# The Iron Jackal by Chris Wooding



## Werthead (Oct 23, 2011)

*Tales of the Ketty Jay Book 3: The Iron Jackal*



> The crew of the Ketty Jay, fresh from defeating an incursion of the nefarious Manes, have been hailed as heroes and have become minor celebrities across the lands of Vardia. Avoiding notoriety and seeking their next job, Captain Frey and his crew have relocated to Samarla to undertake a train heist. Unfortunately, what was supposed to be a straightforward caper turns into a major crisis, with Frey's life on the line and a supernatural force hunting the crew, known as the Iron Jackal...
> 
> The Iron Jackal is the third book in the Tales of the Ketty Jay series, following on from the excellent Retribution Falls and The Black Lung Captain. As before, the novel follows the crewmembers of the airship Ketty Jay as they get into various scrapes. Once again, Chris Wooding has delivered a tight narrative which mixes in humour, adventure, character development and worldbuilding in a near-perfect mix, but done it with even more flair and panache than the previous volumes.
> 
> ...


----------



## Vertigo (Dec 11, 2016)

My thoughts are pretty much in agreement!


Basking in the fame achieved in the previous instalment everything seems to be going Captain Darian Frey’s way until his incurable arrogance manages to get him cursed and a horrifying death at the claws of the daemon Iron Jackal seems inevitable. His only chance lies with the slightly unreliable loyalty of his ragged misfit crew and his estranged lover. Frey’s prospects do not look good but when have they ever looked good?  

Wooding’s Tales of the Ketty Jay just seems to get better with each book. Each of the main characters is further developed and each, in their own way, is easy to empathise with. The balance between action (always gripping) and plot and character development is just right and the pacing though fast never becomes frenetic and, though there is plenty of humour, it is not a comedy and never slips into farce (well not too far!). Wooding does run a fine line between stupid decisions made by an all too understandably flawed main character and unforgivably immoral decisions that would rapidly loose the reader’s empathy, between redemption and maudlin self-blame, but, for the most part, he stays the right side of that line.

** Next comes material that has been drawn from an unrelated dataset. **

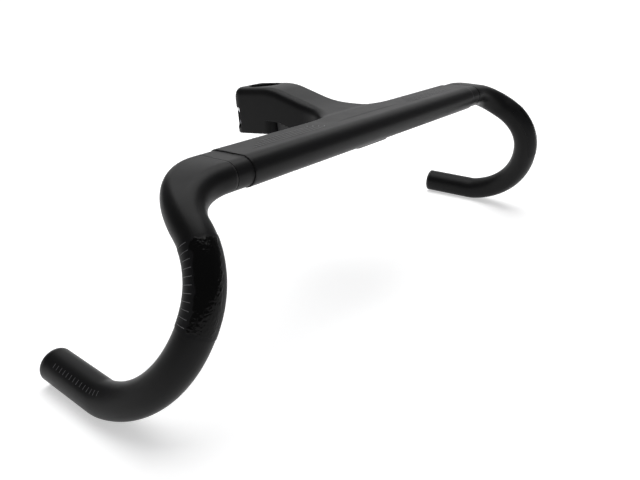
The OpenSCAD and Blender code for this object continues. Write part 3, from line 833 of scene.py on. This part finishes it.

Some of the escapes depicted might get close to crossing the border into the realm of implausibility but at least the heroes have the decency to be every bit as surprised as the reader each time they emerge still breathing (mostly) from yet another tight spot.

These books are without doubt my current favourite guilty pleasure; the writing is good (though not as well proofed as the previous books) but it never has any ideas above its station. This is unabashed heroic adventure and is simply loads of fun to read.

5/5 stars.


----------



## Inari Writer (Apr 9, 2017)

Love this series. Good pulpy fun with a dose of horror and wry humour.

Definitely recommend it to fans of Firefly!


----------



## thaddeus6th (Apr 9, 2017)

I reviewed this quite a long time ago (well, six years, so just as I was starting the blog):
Thaddeus the Sixth: Review: The Iron Jackal (Tales of the Ketty Jay) by Chris Wooding

Very much enjoyed Tales of the Ketty Jay.


----------